**Set task**: Wherever a line below holds the word "this", copy that line.

#####

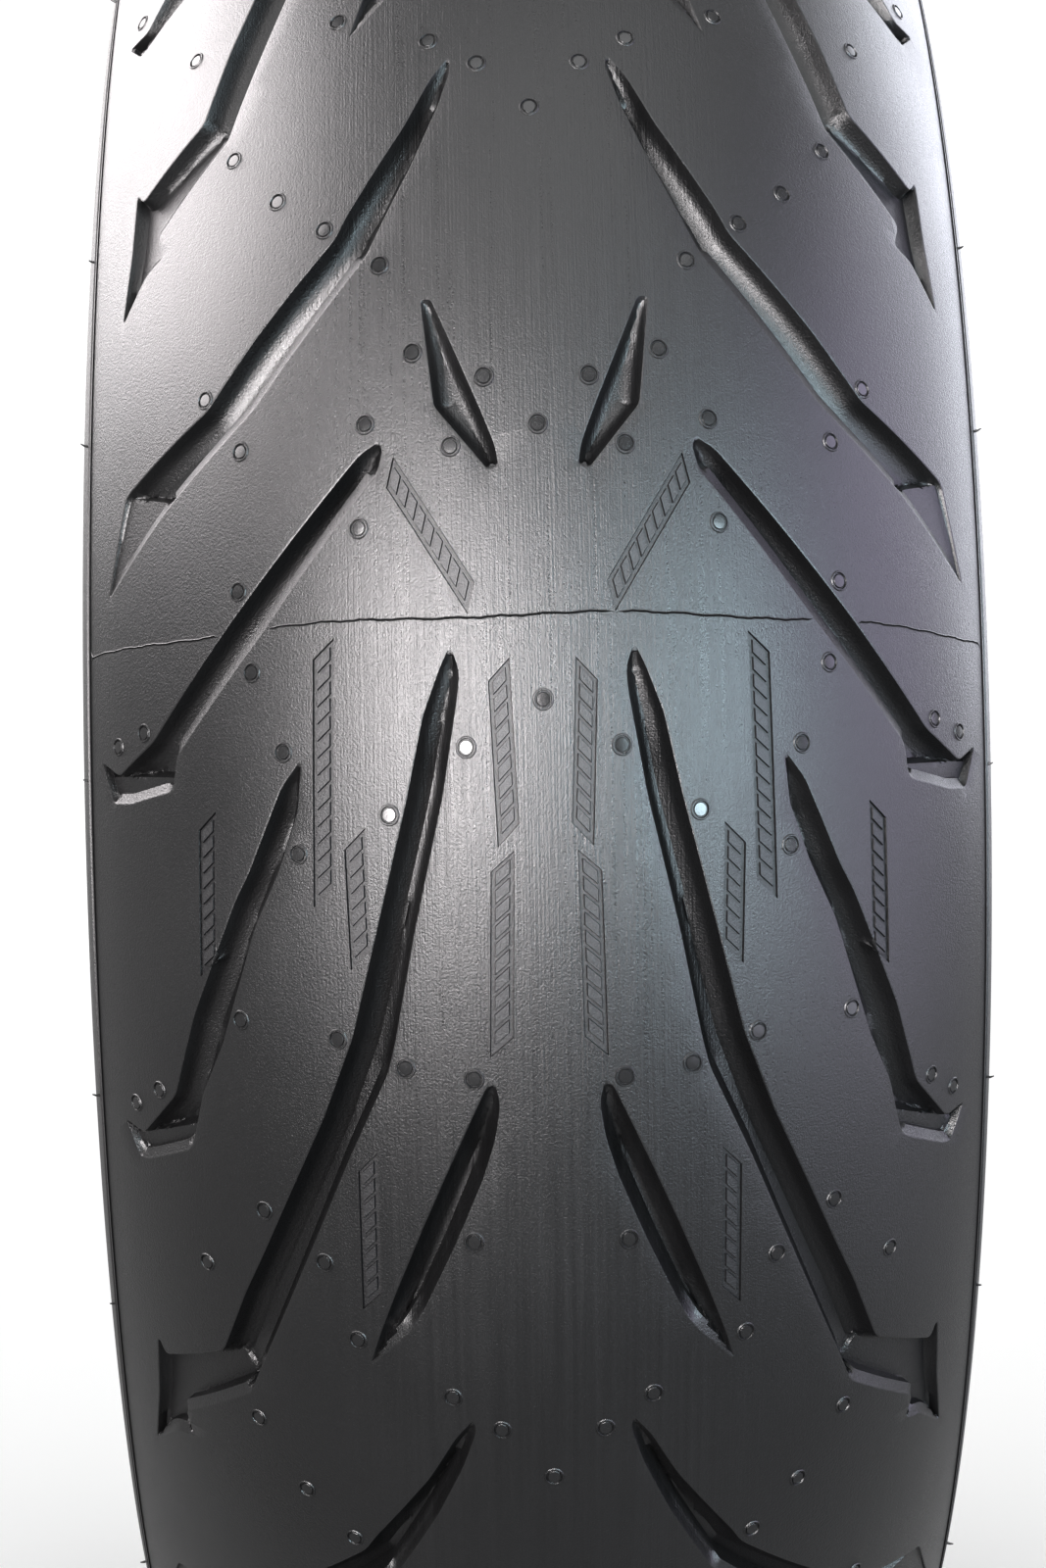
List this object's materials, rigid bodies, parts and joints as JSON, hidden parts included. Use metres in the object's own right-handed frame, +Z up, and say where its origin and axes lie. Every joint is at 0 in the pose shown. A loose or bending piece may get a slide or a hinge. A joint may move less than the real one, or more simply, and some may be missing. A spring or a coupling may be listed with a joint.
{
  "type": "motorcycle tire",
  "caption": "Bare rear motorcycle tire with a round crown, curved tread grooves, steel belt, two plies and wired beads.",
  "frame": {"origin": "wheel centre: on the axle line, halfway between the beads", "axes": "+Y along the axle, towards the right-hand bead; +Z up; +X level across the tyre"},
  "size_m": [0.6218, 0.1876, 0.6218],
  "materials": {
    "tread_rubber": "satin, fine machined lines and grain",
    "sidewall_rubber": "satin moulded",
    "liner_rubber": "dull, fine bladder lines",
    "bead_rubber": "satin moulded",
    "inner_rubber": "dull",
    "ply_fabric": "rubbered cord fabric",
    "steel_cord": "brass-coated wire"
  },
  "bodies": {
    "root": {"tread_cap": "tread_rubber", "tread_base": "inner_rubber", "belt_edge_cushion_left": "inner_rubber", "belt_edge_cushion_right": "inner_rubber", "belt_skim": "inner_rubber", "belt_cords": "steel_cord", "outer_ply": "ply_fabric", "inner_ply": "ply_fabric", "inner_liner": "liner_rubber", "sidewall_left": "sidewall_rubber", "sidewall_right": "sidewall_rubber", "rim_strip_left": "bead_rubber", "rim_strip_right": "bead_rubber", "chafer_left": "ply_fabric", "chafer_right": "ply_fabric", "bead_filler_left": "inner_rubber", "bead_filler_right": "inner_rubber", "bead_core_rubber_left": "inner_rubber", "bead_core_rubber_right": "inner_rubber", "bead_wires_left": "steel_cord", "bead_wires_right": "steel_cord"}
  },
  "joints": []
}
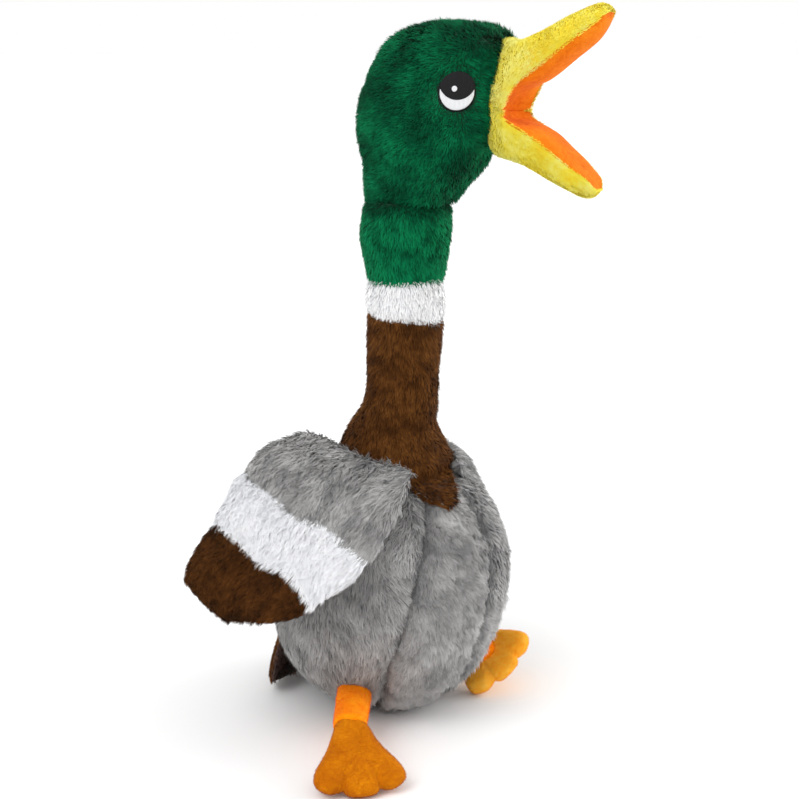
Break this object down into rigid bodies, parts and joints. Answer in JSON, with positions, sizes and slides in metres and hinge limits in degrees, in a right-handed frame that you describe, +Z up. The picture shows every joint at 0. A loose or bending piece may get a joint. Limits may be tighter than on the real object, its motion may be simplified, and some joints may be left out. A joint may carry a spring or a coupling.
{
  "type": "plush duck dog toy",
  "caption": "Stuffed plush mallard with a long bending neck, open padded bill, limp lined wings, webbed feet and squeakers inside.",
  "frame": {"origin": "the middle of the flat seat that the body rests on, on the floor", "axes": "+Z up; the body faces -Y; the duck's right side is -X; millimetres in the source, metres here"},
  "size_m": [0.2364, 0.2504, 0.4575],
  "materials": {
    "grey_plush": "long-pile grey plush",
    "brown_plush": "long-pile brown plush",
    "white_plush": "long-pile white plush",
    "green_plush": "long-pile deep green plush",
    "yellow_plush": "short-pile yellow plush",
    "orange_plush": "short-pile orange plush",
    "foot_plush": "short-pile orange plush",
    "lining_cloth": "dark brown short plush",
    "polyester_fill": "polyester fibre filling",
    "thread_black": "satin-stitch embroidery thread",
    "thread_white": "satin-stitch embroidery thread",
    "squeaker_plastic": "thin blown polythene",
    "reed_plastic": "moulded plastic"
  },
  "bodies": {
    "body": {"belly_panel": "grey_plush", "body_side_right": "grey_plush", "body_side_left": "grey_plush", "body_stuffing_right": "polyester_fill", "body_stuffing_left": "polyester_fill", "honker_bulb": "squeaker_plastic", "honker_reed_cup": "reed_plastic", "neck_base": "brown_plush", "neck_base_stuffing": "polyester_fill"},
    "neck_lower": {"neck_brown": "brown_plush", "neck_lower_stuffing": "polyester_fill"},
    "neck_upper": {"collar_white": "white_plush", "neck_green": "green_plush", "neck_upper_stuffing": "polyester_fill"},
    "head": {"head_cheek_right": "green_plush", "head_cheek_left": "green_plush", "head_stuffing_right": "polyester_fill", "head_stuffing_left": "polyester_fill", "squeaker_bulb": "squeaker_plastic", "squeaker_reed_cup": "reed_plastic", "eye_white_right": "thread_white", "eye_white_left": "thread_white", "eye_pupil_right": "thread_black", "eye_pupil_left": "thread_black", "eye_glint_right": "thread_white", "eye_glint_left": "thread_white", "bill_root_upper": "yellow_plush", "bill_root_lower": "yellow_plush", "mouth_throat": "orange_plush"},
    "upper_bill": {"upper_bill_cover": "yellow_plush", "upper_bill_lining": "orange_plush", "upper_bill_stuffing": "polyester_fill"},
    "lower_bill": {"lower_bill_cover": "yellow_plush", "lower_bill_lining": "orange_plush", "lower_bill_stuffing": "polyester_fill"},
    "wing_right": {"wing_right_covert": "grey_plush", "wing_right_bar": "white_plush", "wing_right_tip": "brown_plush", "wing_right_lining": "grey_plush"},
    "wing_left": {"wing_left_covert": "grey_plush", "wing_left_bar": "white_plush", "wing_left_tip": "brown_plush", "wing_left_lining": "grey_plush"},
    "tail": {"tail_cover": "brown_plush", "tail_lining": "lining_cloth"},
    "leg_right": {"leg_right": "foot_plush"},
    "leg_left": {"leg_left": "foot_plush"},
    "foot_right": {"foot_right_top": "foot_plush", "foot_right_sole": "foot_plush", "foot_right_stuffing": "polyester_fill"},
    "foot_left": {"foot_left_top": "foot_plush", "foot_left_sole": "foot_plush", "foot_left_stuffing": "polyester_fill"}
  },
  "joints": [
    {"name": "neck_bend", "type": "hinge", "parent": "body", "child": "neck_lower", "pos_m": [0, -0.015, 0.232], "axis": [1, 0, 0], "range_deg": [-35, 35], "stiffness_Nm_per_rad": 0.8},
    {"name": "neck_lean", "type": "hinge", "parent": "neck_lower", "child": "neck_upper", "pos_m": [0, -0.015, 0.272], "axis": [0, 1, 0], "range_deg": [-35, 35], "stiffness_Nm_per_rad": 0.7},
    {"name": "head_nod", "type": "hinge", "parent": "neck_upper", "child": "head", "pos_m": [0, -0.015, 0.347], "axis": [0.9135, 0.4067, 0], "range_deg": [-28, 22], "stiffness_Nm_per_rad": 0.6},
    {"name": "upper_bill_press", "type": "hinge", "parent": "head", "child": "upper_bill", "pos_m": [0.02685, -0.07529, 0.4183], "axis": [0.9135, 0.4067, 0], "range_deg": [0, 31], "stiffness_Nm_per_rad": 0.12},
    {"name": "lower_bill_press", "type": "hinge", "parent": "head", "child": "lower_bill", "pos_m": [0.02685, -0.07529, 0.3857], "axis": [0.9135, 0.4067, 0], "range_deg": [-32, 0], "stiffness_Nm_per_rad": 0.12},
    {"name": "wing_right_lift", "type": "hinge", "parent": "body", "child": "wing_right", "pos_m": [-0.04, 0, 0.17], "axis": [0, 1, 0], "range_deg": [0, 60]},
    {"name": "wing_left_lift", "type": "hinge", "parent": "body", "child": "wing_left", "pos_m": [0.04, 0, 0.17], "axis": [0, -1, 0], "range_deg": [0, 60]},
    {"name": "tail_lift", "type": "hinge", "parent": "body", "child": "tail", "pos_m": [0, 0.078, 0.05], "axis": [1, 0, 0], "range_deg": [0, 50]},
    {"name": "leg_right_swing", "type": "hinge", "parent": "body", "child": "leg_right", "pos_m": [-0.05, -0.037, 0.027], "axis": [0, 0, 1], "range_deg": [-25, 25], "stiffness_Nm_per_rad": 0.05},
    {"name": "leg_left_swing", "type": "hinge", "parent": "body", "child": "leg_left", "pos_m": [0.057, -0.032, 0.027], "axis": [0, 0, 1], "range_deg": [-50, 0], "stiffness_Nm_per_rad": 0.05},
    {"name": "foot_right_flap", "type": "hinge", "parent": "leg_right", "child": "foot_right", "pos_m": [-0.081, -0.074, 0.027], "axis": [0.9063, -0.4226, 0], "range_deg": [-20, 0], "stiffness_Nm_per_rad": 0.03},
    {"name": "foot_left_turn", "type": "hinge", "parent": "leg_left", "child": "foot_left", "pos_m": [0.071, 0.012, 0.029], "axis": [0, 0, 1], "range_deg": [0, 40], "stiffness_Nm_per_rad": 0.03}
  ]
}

#####

**The result**:
List this object's materials, rigid bodies, parts and joints as JSON, hidden parts included. Use metres in the object's own right-handed frame, +Z up, and say where its origin and axes lie. Every joint is at 0 in the pose shown. A loose or bending piece may get a slide or a hinge. A joint may move less than the real one, or more simply, and some may be missing. A spring or a coupling may be listed with a joint.
Break this object down into rigid bodies, parts and joints. Answer in JSON, with positions, sizes and slides in metres and hinge limits in degrees, in a right-handed frame that you describe, +Z up. The picture shows every joint at 0. A loose or bending piece may get a joint. Limits may be tighter than on the real object, its motion may be simplified, and some joints may be left out. A joint may carry a spring or a coupling.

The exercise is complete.